Le 28/08/2013 16:20, Jiri Hladky a écrit :
I got your point. On the other hand I think that hwloc-distrib is at the moment not flexible enough to handle such case. I believe that the current strategy - start from the first object - is not the best one. From my experience, core 0 is always most used by the system so it seems that better strategy would to allocate the cores from the last one.

Most people expect their jobs to be launched in order: process0 on first cores, process1 on next cores, etc.

Again, you don't want to reverse the output, you want to ignore first core/socket if possible.

I was looking at the source code of the hwloc-distrib and I believe that only this part of the code would be affected:

      for (i = 0; i < chunks; i++)
        roots[i] = hwloc_get_obj_by_depth(topology, from_depth, i);  => change this to roots[i] = hwloc_get_obj_by_depth(topology, from_depth, MAX_COUNT - i);

      hwloc_distributev(topology, roots, chunks, cpuset, n, to_depth); => rewrite this to iterate in the reverse direction

You can do the exact same thing by reversing your loop in the caller.

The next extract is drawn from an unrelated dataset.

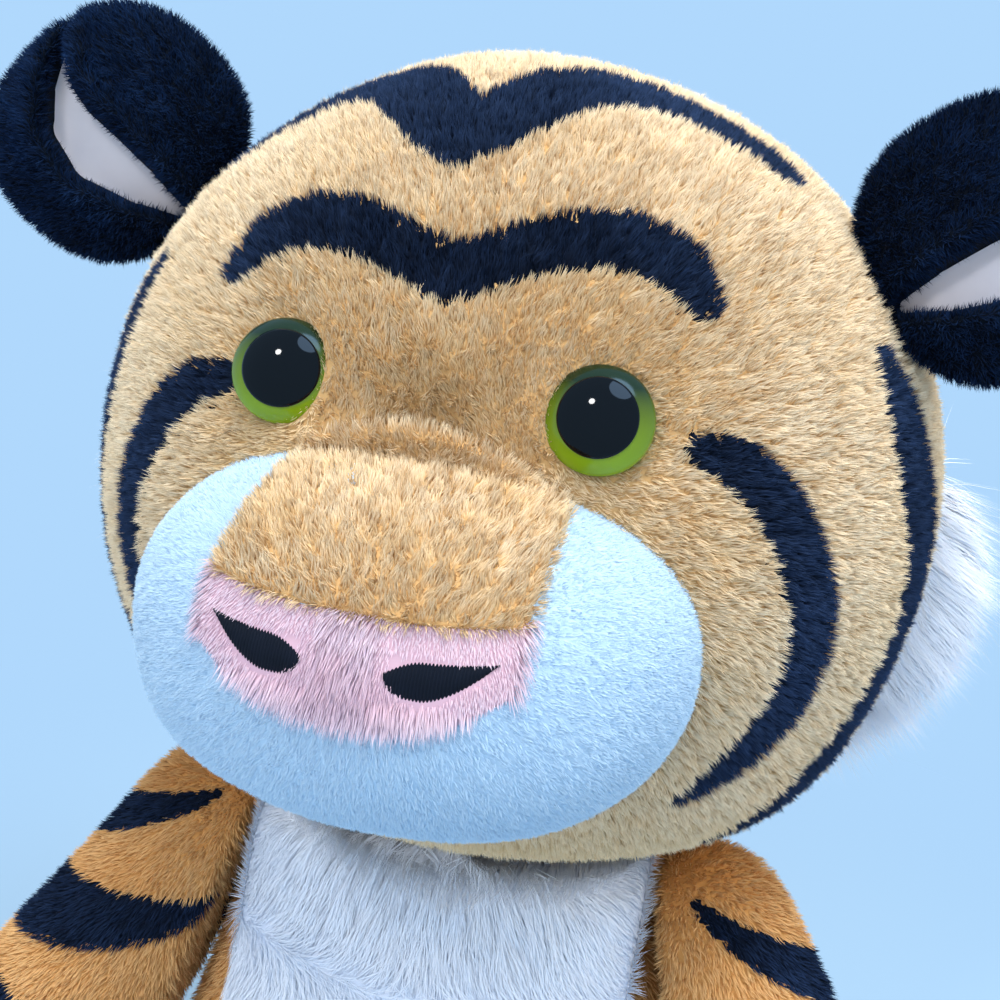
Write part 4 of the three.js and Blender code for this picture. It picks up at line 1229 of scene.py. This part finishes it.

Anyway, reversing the loop just move the core you don't want to the end of the list. But if you use the entire list, you end up using the exact same cores. You just reordered the processes among these cores.

Am I missing something? In case of infinite bitmap hwloc-distrib will error out. This should solve the problems with hwloc_bitmap_singlify.

We need a new singlify() above, one that doesn't use the first bit. That's what will make you use a core that is not the first one in each socket.

Problems with infinite bitmaps are unrelated with hwloc-distrib, but they need to be handled in that new bitmap API anyway.